Examine each line of the data. Copy those that contain the string "names".

#####

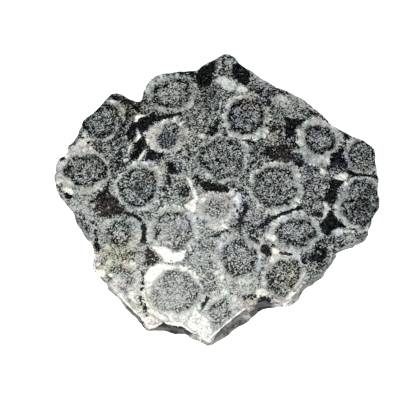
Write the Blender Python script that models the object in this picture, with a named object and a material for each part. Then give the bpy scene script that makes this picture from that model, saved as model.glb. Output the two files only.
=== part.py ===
"""A slice of orbicular diorite: two sawn faces, the upper one polished, and a broken rim.

The stone is one natural piece, so it is one closed solid. It lies flat on its lower sawn face.
The origin is at the middle of the slice, in the plane of the lower face. +X runs along the
longest extent, +Y across it, and +Z through the thickness, towards the polished face.
"""

import bpy
import bmesh
from math import ceil
from mathutils import Matrix, Vector, noise

MM = 0.001

LENGTH = 139.5
WIDTH = 130.6
THICKNESS = 10.0

# The walk round the polished face, clockwise as seen from above, starting in the west.
# Each point is x, y and how far the lower edge stands out past the upper one there, all in mm.
RIM_STRETCHES = {
    "west nose": [
        (-66.4, -0.5, 0.0), (-68.2, 4.5, 0.2), (-68.9, 9.5, 0.0), (-67.7, 14.0, -0.6), (-65.0, 16.6, -1.0),
    ],
    "north-west steps": [
        (-63.8, 20.5, -1.0), (-60.3, 25.0, -0.4), (-58.8, 29.5, 0.3), (-58.1, 32.3, 0.6),
        (-55.0, 34.8, 0.6), (-53.8, 36.6, 0.2), (-50.2, 40.5, -0.4), (-47.1, 43.7, -0.8), (-46.2, 45.4, -0.8),
    ],
    "north bay": [
        (-42.2, 45.7, -0.4), (-38.0, 43.2, 0.4), (-33.7, 42.5, 0.8), (-31.4, 47.3, 0.9),
        (-29.5, 51.6, 0.4), (-28.0, 53.7, -0.4), (-24.9, 55.5, -1.0),
    ],
    "north brow": [(-19.0, 56.2, -1.2), (-13.4, 56.8, -0.6), (-8.2, 57.0, 0.4)],
    "north point": [
        (-6.6, 58.7, 0.6), (-1.6, 62.0, 0.2), (2.3, 64.6, -0.4), (4.6, 65.2, -0.7), (7.5, 64.0, -0.4),
    ],
    "north-east edge": [
        (11.8, 59.6, 0.6), (17.3, 55.5, 1.0), (25.1, 49.9, 0.6), (34.4, 45.0, -0.4), (40.3, 41.1, -1.0),
        (46.9, 35.0, -0.6), (49.8, 31.9, 0.0), (50.7, 30.4, 0.6), (57.6, 25.7, 0.8), (65.1, 22.0, 0.0),
        (68.3, 18.8, -0.6),
    ],
    "east edge": [
        (68.7, 15.4, -0.6), (68.2, 12.1, 0.0), (69.0, 5.5, 0.0), (68.5, 0.5, -0.8), (68.6, -6.0, -1.2),
        (66.2, -11.2, -0.4), (63.6, -16.0, 0.0), (62.6, -20.0, -0.4), (60.9, -21.8, -0.6),
    ],
    "south-east shoulder": [
        (57.0, -22.9, -0.6), (52.8, -24.7, -0.6), (49.4, -27.8, 0.0), (45.4, -33.4, 0.2), (41.0, -37.3, 0.4),
    ],
    "south-east edge": [(37.0, -39.6, 0.8), (33.0, -44.1, 1.2), (28.6, -48.2, 0.5), (24.5, -49.0, -0.8)],
    "south bay": [(19.5, -48.4, 0.4), (15.2, -49.5, 2.0), (10.5, -51.9, 3.6)],
    "south tip": [
        (7.0, -54.9, 2.7), (1.5, -59.7, 1.9), (-0.6, -61.8, 1.5), (-2.2, -64.6, 0.3), (-4.0, -65.2, 0.0),
        (-7.2, -62.2, 0.0),
    ],
    "south ledge": [
        (-10.2, -61.5, -0.4), (-13.6, -59.4, 0.4), (-18.0, -58.5, 0.8), (-21.8, -57.7, 1.0), (-25.5, -58.9, -0.2),
        (-28.2, -59.1, -0.6),
    ],
    "south-west edge": [(-31.0, -56.0, -0.2), (-36.6, -49.6, 0.0), (-42.4, -43.2, 0.0), (-48.2, -36.4, 0.1)],
    "west notch": [(-50.2, -34.0, 0.2), (-51.2, -31.2, 0.4), (-50.3, -27.4, 1.6)],
    "west edge": [(-53.2, -21.4, 0.0), (-58.2, -12.9, 0.3), (-62.0, -5.9, 0.0)],
}

# Nicks in the rim of the polished face: x and y of the middle, reach along the rim, bite inwards.
NICKS = [
    (-50.6, -30.7, 3.3, 3.6),
    (-21.6, -57.6, 1.8, 1.0),
    (-33.0, 42.6, 2.6, 0.9),
    (61.5, -21.6, 3.0, 1.2),
    (50.2, 31.2, 2.2, 0.4),
    (-65.0, 17.5, 2.4, 0.8),
    (13.0, -50.6, 3.0, 1.0),
]

COLUMN_SPACING = 1.6
# A stretch may be this share of a spacing too long before it gets one more column.
SPACING_SLACK = 0.3

# Height of each ring as a share of the thickness, from the lower face to the polished one.
RING_HEIGHTS = [0.0, 0.06, 0.2, 0.38, 0.57, 0.76, 0.92, 1.0]
NICK_SHARES = [0.0, 0.0, 0.0, 0.0, 0.12, 0.5, 0.85, 1.0]

LOWER_EDGE_WEAR = 0.35
UPPER_EDGE_WEAR = 0.06

# The share of the break's relief at the two edges, and how soon it is whole between them.
LOWER_EDGE_RELIEF = 0.4
UPPER_EDGE_RELIEF = 0.35
RELIEF_STEEPNESS = 6.0

FACET_SIZE = 8.0
FACET_TILT = 0.3
FACET_LIMIT = 0.8
FACET_SHUFFLE = 7.3
GRAIN_SIZE = 2.6
GRAIN_DEPTH = 0.2
NOISE_ORIGIN = Vector((31.7, 12.3, 5.9))

STONE_COLOUR = (0.33, 0.36, 0.34, 1.0)
STONE_ROUGHNESS = 0.35


def clear_scene():
    for item in list(bpy.data.objects):
        bpy.data.objects.remove(item, do_unlink=True)


def curve_point(before, start, end, after, share):
    """A point between start and end on a smooth curve through all four, each (x, y, lean)."""
    return 0.5 * (
        2.0 * start
        + (end - before) * share
        + (2.0 * before - 5.0 * start + 4.0 * end - after) * share ** 2
        + (3.0 * start - before - 3.0 * end + after) * share ** 3
    )


def rim_columns():
    """The closed rim as evenly spaced (x, y, lean) points, clockwise from above."""
    corners = [Vector(point) for stretch in RIM_STRETCHES.values() for point in stretch]
    count = len(corners)
    columns = []
    for index in range(count):
        before, start = corners[index - 1], corners[index]
        end, after = corners[(index + 1) % count], corners[(index + 2) % count]
        steps = max(1, ceil((end - start).xy.length / COLUMN_SPACING - SPACING_SLACK))
        for step in range(steps):
            columns.append(curve_point(before, start, end, after, step / steps))
    return columns


def outward_directions(columns):
    """For each column, the level direction that points away from the stone."""
    directions = []
    count = len(columns)
    for index in range(count):
        along = (columns[(index + 2) % count] - columns[index - 2]).xy
        directions.append(Vector((-along.y, along.x, 0.0)).normalized())
    return directions


def fracture(point):
    """How far the broken surface stands out at a point: tilted facets with a fine grain on them."""
    place = point / FACET_SIZE + NOISE_ORIGIN
    nearest = noise.voronoi(place)[1][0]
    tilt = noise.cell_vector(nearest * FACET_SHUFFLE)
    facet = tilt.dot(place - nearest) * FACET_SIZE * FACET_TILT
    facet = max(-FACET_LIMIT, min(FACET_LIMIT, facet))
    grain = noise.noise(point / GRAIN_SIZE + NOISE_ORIGIN) * GRAIN_DEPTH
    return facet + grain


def nick_bite(point):
    """How far the rim of the polished face is bitten back beside a point."""
    bite = 0.0
    for middle_x, middle_y, reach, depth in NICKS:
        distance = (point.xy - Vector((middle_x, middle_y))).length
        if distance < reach:
            bite = max(bite, depth * (1.0 - (distance / reach) ** 2))
    return bite


def ring_offset(column, direction, height, nick_share):
    """Distance outwards from the rim line to the rim surface at one height."""
    base = Vector((column.x, column.y, height * THICKNESS))
    lean = column.z * (1.0 - height)
    share = min(1.0, RELIEF_STEEPNESS * height * (1.0 - height))
    relief = LOWER_EDGE_RELIEF + (1.0 - LOWER_EDGE_RELIEF) * share
    offset = lean + relief * fracture(base + direction * lean)
    if height == 0.0:
        offset -= LOWER_EDGE_WEAR
    if height == 1.0:
        offset = UPPER_EDGE_RELIEF * fracture(base) - UPPER_EDGE_WEAR
    return offset - nick_share * nick_bite(column)


def rim_rings():
    """All rings of points, from the lower face up to the polished one, in millimetres."""
    columns = rim_columns()
    directions = outward_directions(columns)
    rings = []
    for height, nick_share in zip(RING_HEIGHTS, NICK_SHARES):
        ring = []
        for column, direction in zip(columns, directions):
            offset = ring_offset(column, direction, height, nick_share)
            ring.append(Vector((column.x, column.y, height * THICKNESS)) + direction * offset)
        rings.append(ring)
    return rings


def fit_to_size(rings):
    """Stretches the rings slightly and centres them, so that the box has the stated size."""
    points = [point for ring in rings for point in ring]
    low_x, high_x = min(point.x for point in points), max(point.x for point in points)
    low_y, high_y = min(point.y for point in points), max(point.y for point in points)
    for point in points:
        point.x = (point.x - 0.5 * (low_x + high_x)) * LENGTH / (high_x - low_x)
        point.y = (point.y - 0.5 * (low_y + high_y)) * WIDTH / (high_y - low_y)


def stone_material():
    material = bpy.data.materials.new("orbicular diorite")
    material.use_nodes = True
    shader = material.node_tree.nodes["Principled BSDF"]
    shader.inputs["Base Color"].default_value = STONE_COLOUR
    shader.inputs["Roughness"].default_value = STONE_ROUGHNESS
    shader.inputs["Metallic"].default_value = 0.0
    return material


def make_slab():
    """Bridges the rings with quads, closes both sawn faces and splits everything to triangles.

    The shape is made in millimetres and then brought to metres.
    """
    rings = rim_rings()
    fit_to_size(rings)
    shape = bmesh.new()
    loops = [[shape.verts.new(point) for point in ring] for ring in rings]
    for lower, upper in zip(loops, loops[1:]):
        for index in range(len(lower)):
            shape.faces.new((lower[index - 1], upper[index - 1], upper[index], lower[index]))
    shape.faces.new(loops[0])
    shape.faces.new(reversed(loops[-1]))
    shape.normal_update()
    bmesh.ops.triangulate(shape, faces=shape.faces, quad_method="BEAUTY", ngon_method="BEAUTY")
    bmesh.ops.recalc_face_normals(shape, faces=shape.faces)
    shape.transform(Matrix.Scale(MM, 4))
    mesh = bpy.data.meshes.new("slab")
    shape.to_mesh(mesh)
    shape.free()
    slab = bpy.data.objects.new("slab", mesh)
    slab.data.materials.append(stone_material())
    bpy.context.scene.collection.objects.link(slab)
    return slab


clear_scene()
make_slab()
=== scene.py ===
"""Looks of a slice of orbicular diorite: ringed orbs in speckled rock, with one polished face.

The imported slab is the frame. Places and sizes below are in millimetres in the slab's own frame:
the origin in the middle of the lower face, +X along the longest extent, +Z towards the polish.
Tones run from 0, black, to 1, white. The settings and the studio are in metres.
"""

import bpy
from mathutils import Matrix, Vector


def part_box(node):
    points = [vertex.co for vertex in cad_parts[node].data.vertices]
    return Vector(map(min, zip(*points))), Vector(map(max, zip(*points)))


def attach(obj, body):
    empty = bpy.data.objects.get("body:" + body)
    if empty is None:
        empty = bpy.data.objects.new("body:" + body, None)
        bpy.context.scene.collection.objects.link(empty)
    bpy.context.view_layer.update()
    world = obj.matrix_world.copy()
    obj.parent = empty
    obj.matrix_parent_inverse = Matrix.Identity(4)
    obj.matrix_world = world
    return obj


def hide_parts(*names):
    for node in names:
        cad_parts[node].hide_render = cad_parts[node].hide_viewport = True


bl_info = {
    "name": "Orbicular diorite slab",
    "version": (1, 0, 0),
    "blender": (4, 5, 0),
    "location": "3D View > Sidebar > Diorite",
    "description": "Dresses the packed slab as polished orbicular diorite in a plain studio",
    "category": "Object",
}

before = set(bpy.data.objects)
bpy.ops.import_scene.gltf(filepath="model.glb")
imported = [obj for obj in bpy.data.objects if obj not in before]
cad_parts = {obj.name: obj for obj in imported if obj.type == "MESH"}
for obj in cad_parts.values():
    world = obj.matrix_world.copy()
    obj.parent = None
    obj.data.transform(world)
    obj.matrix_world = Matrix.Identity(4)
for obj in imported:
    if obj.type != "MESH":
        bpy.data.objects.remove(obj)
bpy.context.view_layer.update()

from collections import namedtuple
from math import cos, radians, sin

import bmesh
import bpy
import numpy as np
from bpy.props import FloatProperty, FloatVectorProperty, PointerProperty
from mathutils import Matrix, Vector, noise
from mathutils.geometry import delaunay_2d_cdt
from mathutils.kdtree import KDTree

MM = 0.001
NODE = "slab"
LOW, HIGH = (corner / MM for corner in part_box(NODE))
TOP = HIGH.z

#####

_RESULT OF THIS EXERCISE_.
def hide_parts(*names):
    for node in names:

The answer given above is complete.